If you’re reading this recipe in desperate need for catering requirements for a vegan coming to visit fear not we are simple beings. Vegans can eat lots of things for breakfast and cooked breakfast is just one of them. The explosion of plant-based milks in recent years has made many breakfast staples incredibly accessible. Most vegans eat a very similar breakfast to yourself. Here’s some ideas:
- Granola/cereal with plant-milk (ask your vegan friend which milk they prefer)
- Toast and jam with margarine/vegan butter to lubricate
- Baked beans on toast
- Avocado on toast
- Vegan pancakes
If you like this recipe you’ll love these:
Did you delight at enjoying this greasy mess?! Well here’s a list of other recipes that I think you’ll enjoy
A Proper Vegan Full English Breakfast
This meal is around 87% less polluting than the average UK meal.
Eating this recipe will save around 2.55 KG CO2e per person.
That’s equivalent to the emissions produced driving 21.04 KM in a modern car.How do I calculate this?
- 400 g Tofu
- 1 Teaspoon Garlic Powder
- 1/2 Teaspoon Turmeric
- 1 Tablespoons Miso Paste
- 1 Tablespoon Sunflower Oil
- 200 g Tempeh (sliced into long 1/2cm thick slices)
- 2 Tablespoons Soy Sauce
- 1 Tablespoon Maple Syrup
- 1 Teaspoon Smoked Paprika
- 1 Teaspoon Garlic Powder
- 1 Teaspoon Liquid Smoke (optional)
- 1 Tablespoon Sunflower Oil
Baked Potato Slices
- 800 g Potatoes
- 3 Tablespoons Sunflower Oil
- 500 g Chestnut Mushrooms (chopped into 1cm thick slices)
- 150 ml Water
- 2 Tablespoons Soy Sauce
- 4 Cloves Garlic (minced into a paste)
- 2 Tablespoon Tomato Paste
- 80 ml Tomato Ketchup
- 2 Tablespoons Brown Sugar
- 400 ml Vegetable Stock
- 3 (400g) Cans Haricot Beans (drained)
- 1 Tablespoon Corn Flour (mixed with 1 tablespoon of water into a slurry)
- 300 g Cherry Tomatoes
- 1 Tablespoon Sunflower Oil
- 1 Tablespoon Balsamic Vinegar
- 8 Vegan Sausages (made to linked recipe instructions.
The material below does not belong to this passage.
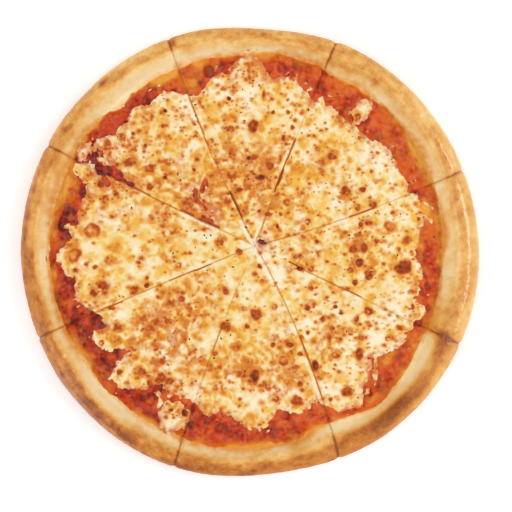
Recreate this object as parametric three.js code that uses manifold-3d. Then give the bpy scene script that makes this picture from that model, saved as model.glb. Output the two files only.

Can be replaced with store-bought vegan sausages to save on time!)
- If making the seitan sausages using the linked recipe. Prepare and steam them in the oven until they are cooked.
- Heat a tablespoon of vegetable oil in a large frying pan and cook your sausages for 4 minutes, turning halfway through so that they receive and even colouring.
Baked Potato Slices
- Preheat your oven to 180c (fan-oven).
- Slice the 800g of potatoes into 1cm thick circles leaving skins on. Par boil for 2 minutes in heavily salted water until fork soft.
- Drain the potatoes and pour in the 3 tablespoons of vegetable oil into the saucepan and stir to evenly cover the potatoes. Tip the potatoes onto a large baking tray, being sure not to crowd the tray. Season with a little salt and cracked black pepper and place into the oven. Cook for 35-40 minutes until golden and crispy.
- Place the 2 tablespoons of tomato paste, 80ml of tomato ketchup, 2 tablespoons of brown sugar, 4 cloves of crushed garlic and 400ml of vegetable stock into a small saucepan. Bring to a simmer and cook for 5 minutes until the sauce begins to thicken.
- Pour in the 3 cans of drained haricot beans and cook for a further 10 minutes until the beans are lovely and soft.
- Remove the pan from the heat and tip in the 1 tablespoon of corn flour slurry. Mix the slurry into the beans until the sauce thickens. Season to taste and keep warm until needed.
- Preheat your oven to 180c (fan oven).
- Place the 300g of cherry tomatoes into a small oven tray and cover with the 1 tablespoon of sunflower oil, 1 tablespoon of balsamic vinegar and a pinch of salt.
- Place the tomatoes into the oven for 10 – 15 minutes or until they soften and the skins begin to blacken.
- Remove and cover with foil until needed.
- Make the bacon glaze by mixing together the 2 tablespoons soy sauce, 1 tablespoon maple syrup, 1 teaspoon of liquid smoke, 1 teaspoon of smoked paprika and 1 teaspoon of garlic powder in a small bowl.
- Heat the 1 tablespoon of sunflower oil in a large frying pan over a medium-high heat. Toss in the tempeh and fry each side of the slices for around 2 minutes, or until they begin to take a little colour.
- Pour in the glaze, coating all of the pieces well. Reduce the glaze until the the tempeh pieces are sticky and dark brown. Remove from the heat and place the tempeh bacon onto a wire rack.
- Take the 400g of tofu and place into a small saucepan. Use a fork to scramble the tofu until it resembles a rough crumb.
- Tip in the 1/2 teaspoon of turmeric, 1 teaspoon of garlic powder, 1 tablespoon of miso paste and 1 tablespoon of sunflower oil. Mix well with the tofu until it has an even colour.
- Heat the saucepan over a medium-high heat, stirring the tofu often. After frying for about 2 – 4 minutes the tofu should be nice an soft. Season with a little salt and cracked black pepper to taste.
- The tofu can be kept warm in the pan until needed.
- Heat a large saucepan over a high heat. Toss in the 500g of chopped mushrooms, 150ml of water and 2 tablespoons of soy sauce. Cover the pan and bring the water to the boil.
- Once vigorously boiling, uncover and cook until the liquid has completely reduced and the mushrooms are a lovely dark colour.